··· SOURCE DATA

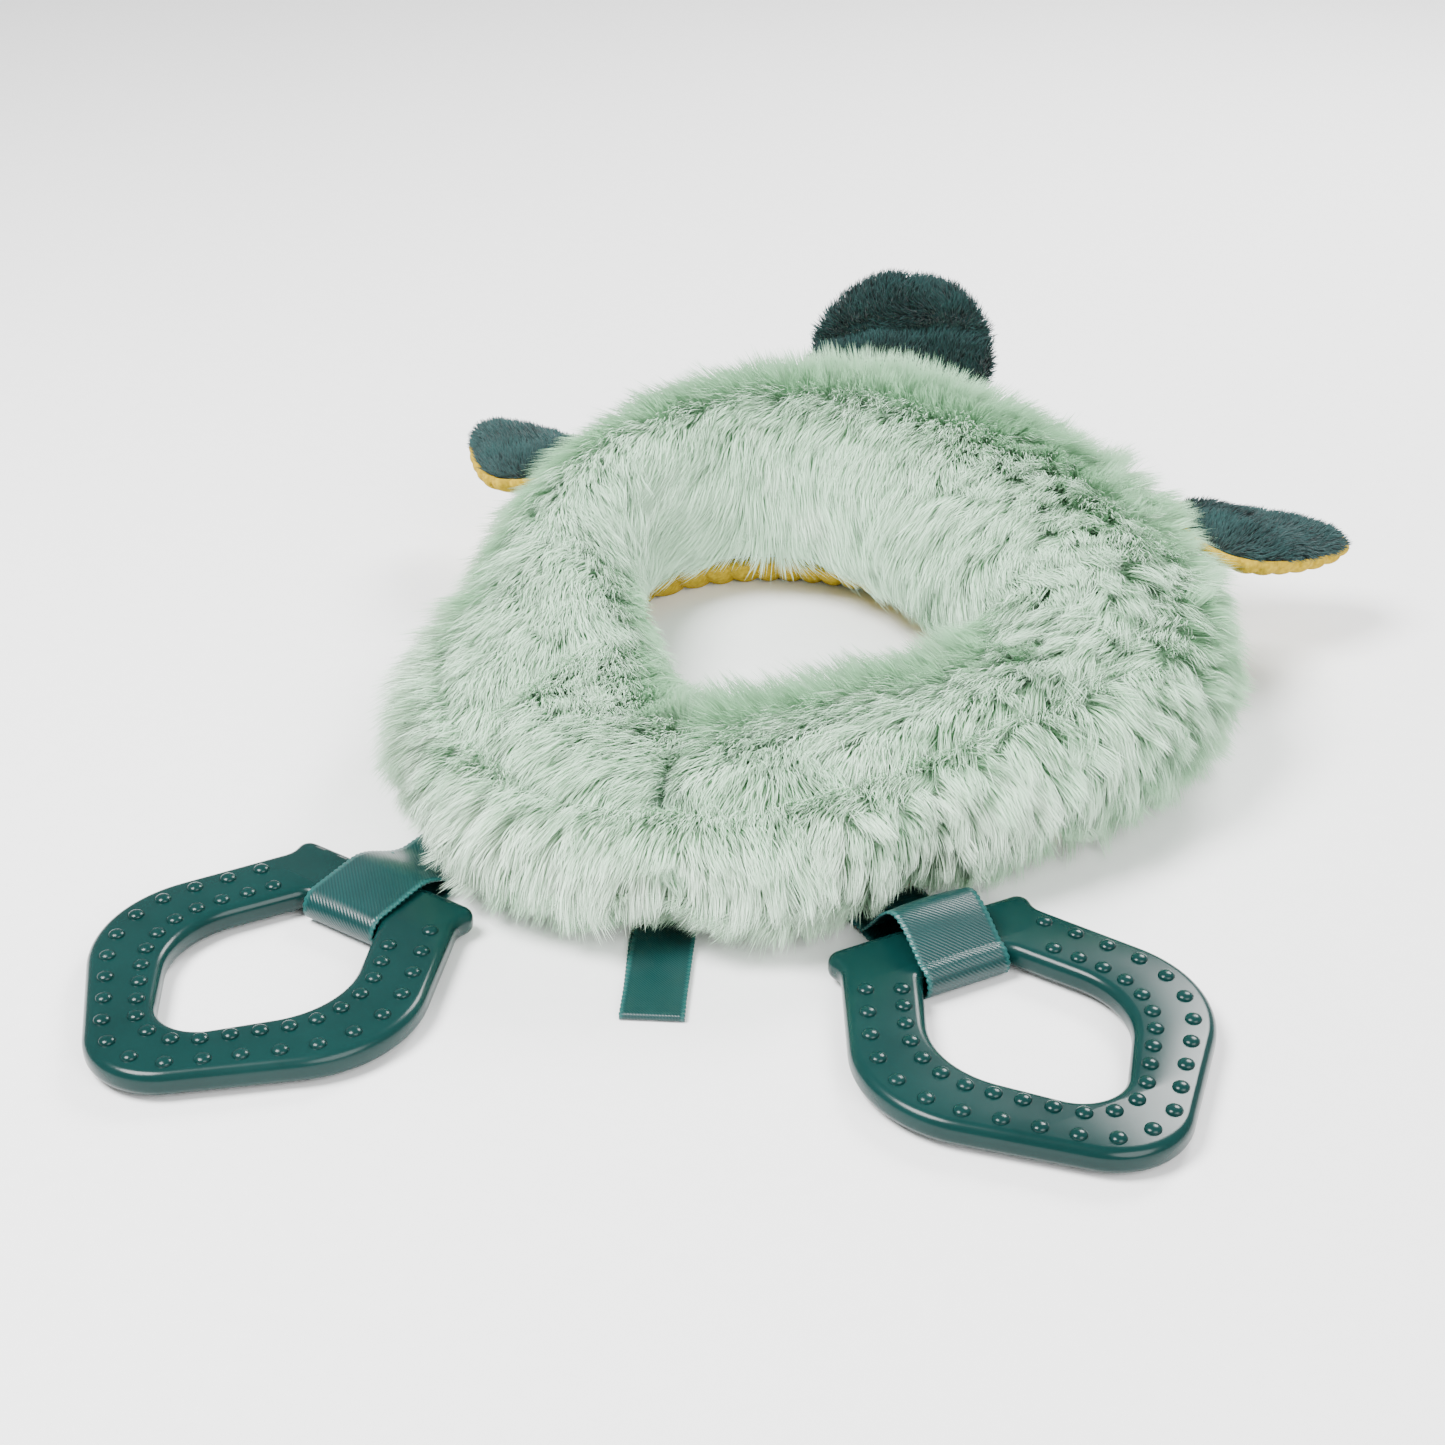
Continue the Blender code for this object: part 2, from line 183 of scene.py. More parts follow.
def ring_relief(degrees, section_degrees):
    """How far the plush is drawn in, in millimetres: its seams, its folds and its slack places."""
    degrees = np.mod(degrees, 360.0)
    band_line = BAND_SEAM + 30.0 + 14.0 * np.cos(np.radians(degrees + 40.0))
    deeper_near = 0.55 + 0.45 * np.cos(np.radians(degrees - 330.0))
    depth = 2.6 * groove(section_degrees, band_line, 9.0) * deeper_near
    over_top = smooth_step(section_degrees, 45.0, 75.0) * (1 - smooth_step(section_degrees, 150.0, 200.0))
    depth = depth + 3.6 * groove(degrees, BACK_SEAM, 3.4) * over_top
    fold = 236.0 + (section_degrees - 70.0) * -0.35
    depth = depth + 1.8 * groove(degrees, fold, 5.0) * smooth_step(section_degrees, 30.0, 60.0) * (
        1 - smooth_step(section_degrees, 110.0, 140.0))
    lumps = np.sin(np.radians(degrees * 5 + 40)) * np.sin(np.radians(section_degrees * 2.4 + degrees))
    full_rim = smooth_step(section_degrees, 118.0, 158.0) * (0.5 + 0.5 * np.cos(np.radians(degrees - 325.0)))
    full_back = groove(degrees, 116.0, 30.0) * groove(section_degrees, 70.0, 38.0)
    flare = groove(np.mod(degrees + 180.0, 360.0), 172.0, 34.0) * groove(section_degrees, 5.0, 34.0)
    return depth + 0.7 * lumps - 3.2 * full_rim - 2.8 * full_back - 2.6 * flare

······

▸ **STATED GOAL**
Repeat the material from above exactly, word for word.

▸ **ANSWER BELOW**
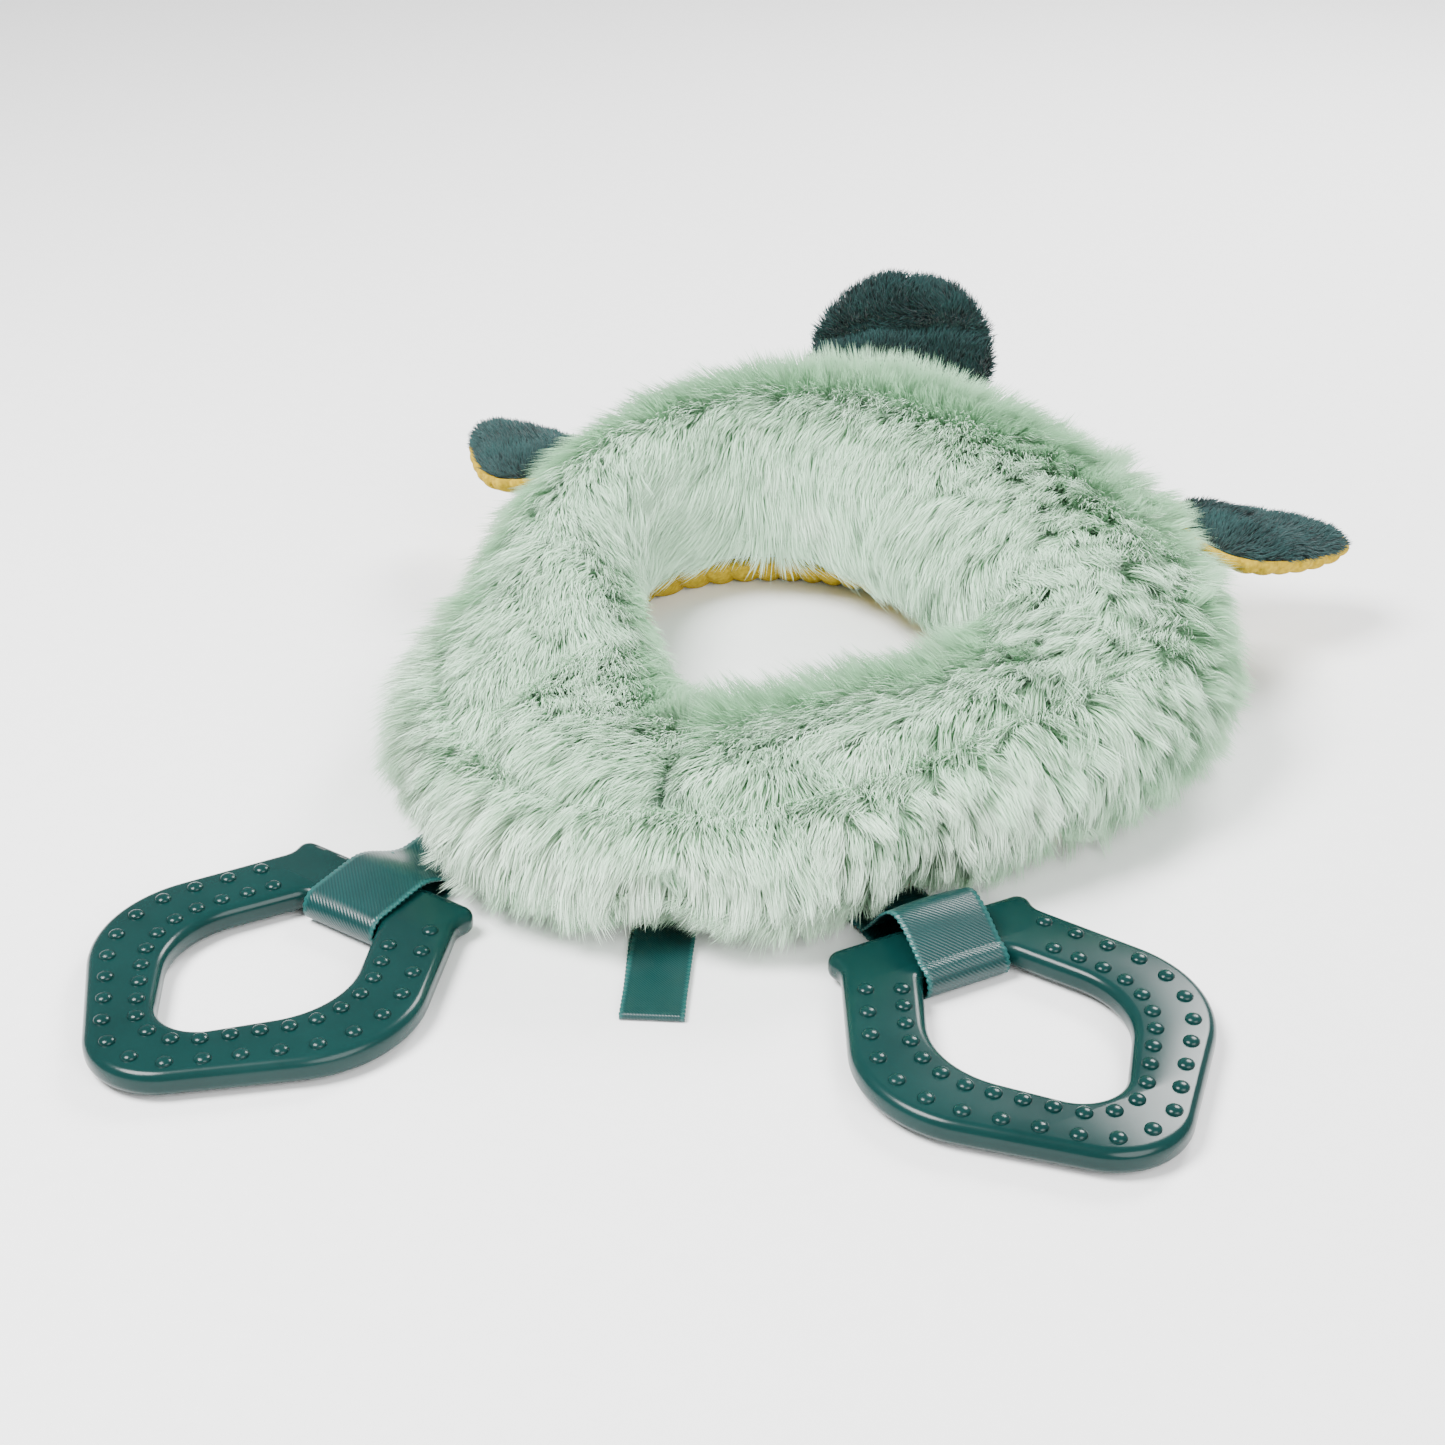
Continue the Blender code for this object: part 2, from line 183 of scene.py. More parts follow.
def ring_relief(degrees, section_degrees):
    """How far the plush is drawn in, in millimetres: its seams, its folds and its slack places."""
    degrees = np.mod(degrees, 360.0)
    band_line = BAND_SEAM + 30.0 + 14.0 * np.cos(np.radians(degrees + 40.0))
    deeper_near = 0.55 + 0.45 * np.cos(np.radians(degrees - 330.0))
    depth = 2.6 * groove(section_degrees, band_line, 9.0) * deeper_near
    over_top = smooth_step(section_degrees, 45.0, 75.0) * (1 - smooth_step(section_degrees, 150.0, 200.0))
    depth = depth + 3.6 * groove(degrees, BACK_SEAM, 3.4) * over_top
    fold = 236.0 + (section_degrees - 70.0) * -0.35
    depth = depth + 1.8 * groove(degrees, fold, 5.0) * smooth_step(section_degrees, 30.0, 60.0) * (
        1 - smooth_step(section_degrees, 110.0, 140.0))
    lumps = np.sin(np.radians(degrees * 5 + 40)) * np.sin(np.radians(section_degrees * 2.4 + degrees))
    full_rim = smooth_step(section_degrees, 118.0, 158.0) * (0.5 + 0.5 * np.cos(np.radians(degrees - 325.0)))
    full_back = groove(degrees, 116.0, 30.0) * groove(section_degrees, 70.0, 38.0)
    flare = groove(np.mod(degrees + 180.0, 360.0), 172.0, 34.0) * groove(section_degrees, 5.0, 34.0)
    return depth + 0.7 * lumps - 3.2 * full_rim - 2.8 * full_back - 2.6 * flare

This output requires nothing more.